Regional Harmonization and Minimum Investment Floors (The $200 Trend)
To deter a "race to the bottom," Eastern Caribbean governments have started aligning market thresholds. Four states signed an MOU to raise minimum CBI investments to US$200,000 by mid‑2024—a common floor aimed at reinforcing quality over volume and signaling responsiveness to EU/U.S. concerns. Harmonization can make it harder for marginal or higher‑risk profiles to shop for the least restrictive option, supporting regional program integrity.
Continuous Post‑Approval Monitoring: CIDD and Ongoing Oversight
The next frontier is what happens after approval. In St. Kitts and Nevis, authorities introduced Continuous Due Diligence (CIDD) to monitor citizens on an ongoing basis, signaling that vetting is not a one‑time event but a lifecycle obligation. Continuous monitoring reassures counterparties that the program can detect and address emerging red flags over time.
What This Means for Legal and Compliance Teams
- Expect periodic re‑screening inquiries and be ready to refresh client KYC packs when requested.
- Maintain updated contact points and documentation repositories to accelerate post‑approval checks.

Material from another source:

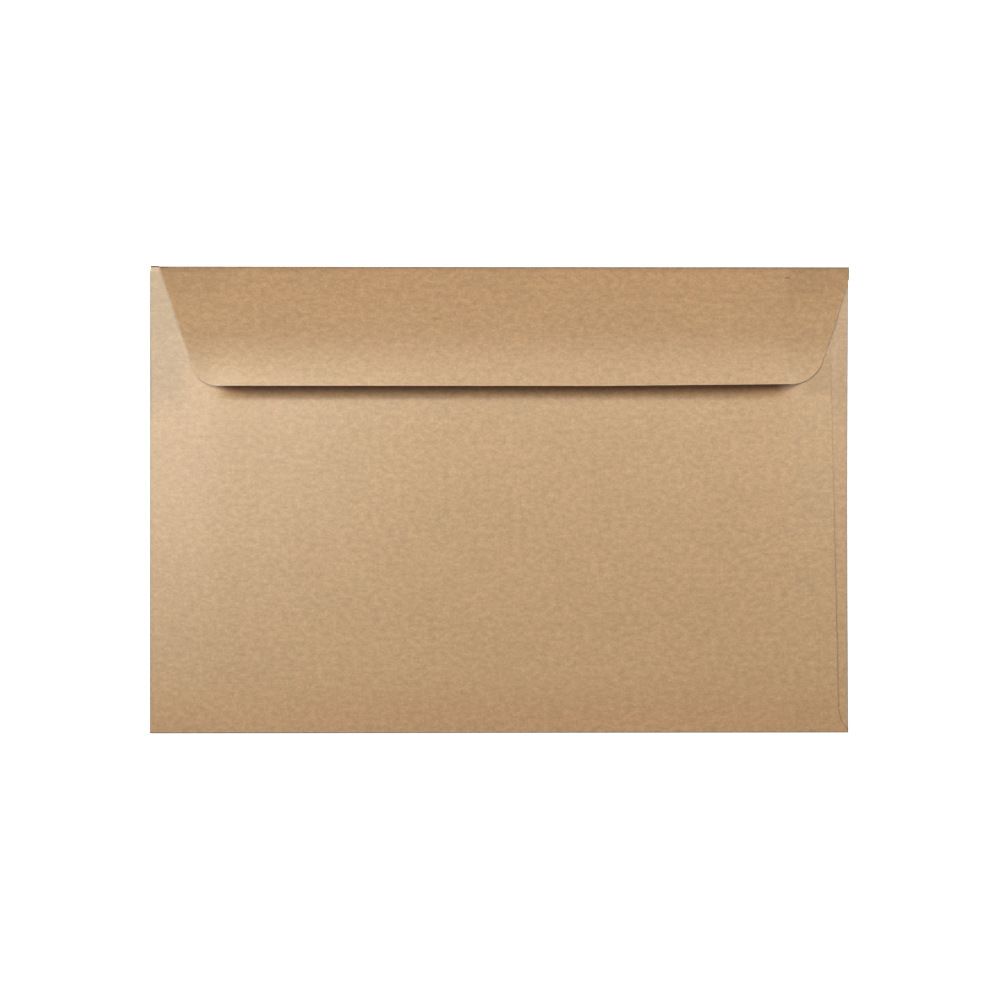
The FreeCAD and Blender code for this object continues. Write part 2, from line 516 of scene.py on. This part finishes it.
# %% Give the sheet its thickness
SMOOTH_BELOW = math.radians(35)
FULL_WEIGHT = 100
solid = envelope.modifiers.new("paper", "SOLIDIFY")
solid.thickness = PAPER
solid.offset = 0
bpy.ops.object.modifier_apply(modifier=solid.name)
bpy.ops.object.shade_smooth_by_angle(angle=SMOOTH_BELOW)
flats = envelope.modifiers.new("level panels", "WEIGHTED_NORMAL")
flats.weight = FULL_WEIGHT
flats.keep_sharp = True
bpy.ops.object.modifier_apply(modifier=flats.name)
print("triangles", sum(len(face.vertices) - 2 for face in envelope.data.polygons))

# %% [markdown]
# The brown paper
#
# Unbleached paper is a mat of long fibres that mostly lie along the machine's run. From a step
# away it shows three things: soft clouds where the pulp is thicker, short pale and dark fibres,
# and a few dark specks. Its surface is pressed almost smooth, so it has a broad soft sheen.

# %% Build the paper material
def add(tree, kind, **values):
    """Add a node and set its inputs or settings by name."""
    node = tree.nodes.new(kind)
    for name, value in values.items():
        if hasattr(node, name):
            setattr(node, name, value)
        else:
            node.inputs[name.replace("_", " ")].default_value = value
    return node


paper = bpy.data.materials.new("brown_paper")
paper.use_nodes = True
tree = paper.node_tree
surface = tree.nodes["Principled BSDF"]
sheet_map = add(tree, "ShaderNodeUVMap", uv_map="flat_sheet")


def noise(scale, stretch=(1, 1), detail=2, roughness=0.5, shift=0):
    """A noise on the flat sheet; its scale counts the blots in a metre, before the stretch."""
    spread = add(tree, "ShaderNodeMapping")
    spread.inputs["Scale"].default_value = (stretch[0], stretch[1], 1)
    spread.inputs["Location"].default_value = (shift, shift, 0)
    tree.links.new(sheet_map.outputs["UV"], spread.inputs["Vector"])
    cloud = add(tree, "ShaderNodeTexNoise", Scale=scale, Detail=detail, Roughness=roughness)
    tree.links.new(spread.outputs["Vector"], cloud.inputs["Vector"])
    return cloud.outputs["Fac"]


def math_node(operation, *terms, clamp=False):
    """One step of arithmetic on numbers and outputs."""
    node = add(tree, "ShaderNodeMath", operation=operation, use_clamp=clamp)
    for socket, term in zip(node.inputs, terms):
        if isinstance(term, (int, float)):
            socket.default_value = term
        else:
            tree.links.new(term, socket)
    return node.outputs["Value"]


def about_one(value, strength):
    """Turn a noise round 0.5 into a factor round 1, as strong as asked."""
    return math_node("MULTIPLY_ADD", value, strength, 1 - strength / 2)


LAYERS = [
    noise(1500, (0.9, 1.0), detail=1, shift=1),
    noise(620, (0.7, 1.0), detail=1, shift=2),
    noise(300, (0.8, 1.0), detail=1, shift=3),
    noise(120, (0.7, 1.0), detail=1, shift=4),
    noise(45, (0.8, 1.0), detail=2, shift=5),
]
STRENGTHS = [0.46, 0.45, 0.09, 0.07, 0.10]
tone = 1
for layer, strength in zip(LAYERS, STRENGTHS):
    tone = math_node("MULTIPLY", tone, about_one(layer, strength))
print("layers of cloud and fibre:", len(LAYERS))

# %% [markdown]
# The marked places, and the painted light and shade
#
# The flap has a few dark fibres. Most other places paint light and shade into the colour: painted
# shade on the top fold, the flap's top, the shoulder, the right seam and beside the flap's right
# side, a reddish painted shade under the lip, and painted highlights on the side and bottom folds,
# the tabs' tips, the seam and the flap's rim. The tops of the tabs and a strip by the left seam
# are just darker and greyer. Each place is a mask on the flat map, a product of soft steps, and
# each one multiplies the paper's brown by a colour of its own.

# %% Helpers for the masks
def blend(factor, first, second):
    """Mix two colours, each one given as numbers or as an output."""
    node = add(tree, "ShaderNodeMix", data_type="RGBA")
    sockets = {socket.name: socket for socket in node.inputs if socket.enabled}
    for name, value in (("Factor", factor), ("A", first), ("B", second)):
        if isinstance(value, (float, tuple)):
            sockets[name].default_value = value
        else:
            tree.links.new(value, sockets[name])
    return next(socket for socket in node.outputs if socket.enabled)


parts = add(tree, "ShaderNodeSeparateXYZ")
tree.links.new(sheet_map.outputs["UV"], parts.inputs["Vector"])
across, along = parts.outputs["X"], parts.outputs["Y"]


def share(value, start, end):
    """How far a value has gone from start to end, between 0 and 1, with soft ends."""
    node = add(tree, "ShaderNodeMapRange", interpolation_type="SMOOTHSTEP")
    tree.links.new(value, node.inputs["Value"])
    node.inputs["From Min"].default_value = start
    node.inputs["From Max"].default_value = end
    return node.outputs["Result"]


def both(*masks):
    """The part that lies in all of some masks."""
    result = masks[0]
    for mask in masks[1:]:
        result = math_node("MULTIPLY", result, mask)
    return result


BROWN = (0.423, 0.2785, 0.1474, 1.0)
REDDER_BROWN = (0.427, 0.2775, 0.1480, 1.0)
HUE_CONTRAST = 3.0
hue = noise(70, (0.8, 1.0), detail=2, shift=7)
hue_step = math_node("MULTIPLY_ADD", hue, HUE_CONTRAST, (1 - HUE_CONTRAST) / 2, clamp=True)
sheet_colour = blend(hue_step, BROWN, REDDER_BROWN)
print("the paper's brown is", BROWN[:3])

# %% Places on the map
flap_map_start = top_line + math.pi * top_radius
side_map_start = side_line + math.pi * side_radius
bottom_map_start = bottom_line - math.pi * bottom_radius
off_middle = math_node("ABSOLUTE", across)
lip_map = bottom_map_start - (flap_low - bottom_line)
print("the back panel's line under the lip is at", round(lip_map / MM, 1), "mm on the map")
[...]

For a holistic strategy that integrates investment, tax, and residency planning alongside citizenship pathways, see our guides on residency and business setup.
Conclusion
Caribbean CBI due diligence is tightening under international scrutiny. Multi‑layer vetting, stricter KYC/AML and source‑of‑funds verification, independent screening, regional price floors, and continuous monitoring are redefining program integrity. For investors and advisors, the best response is proactive: anticipate enhanced checks, audit vendors, and keep defensible, well‑documented files.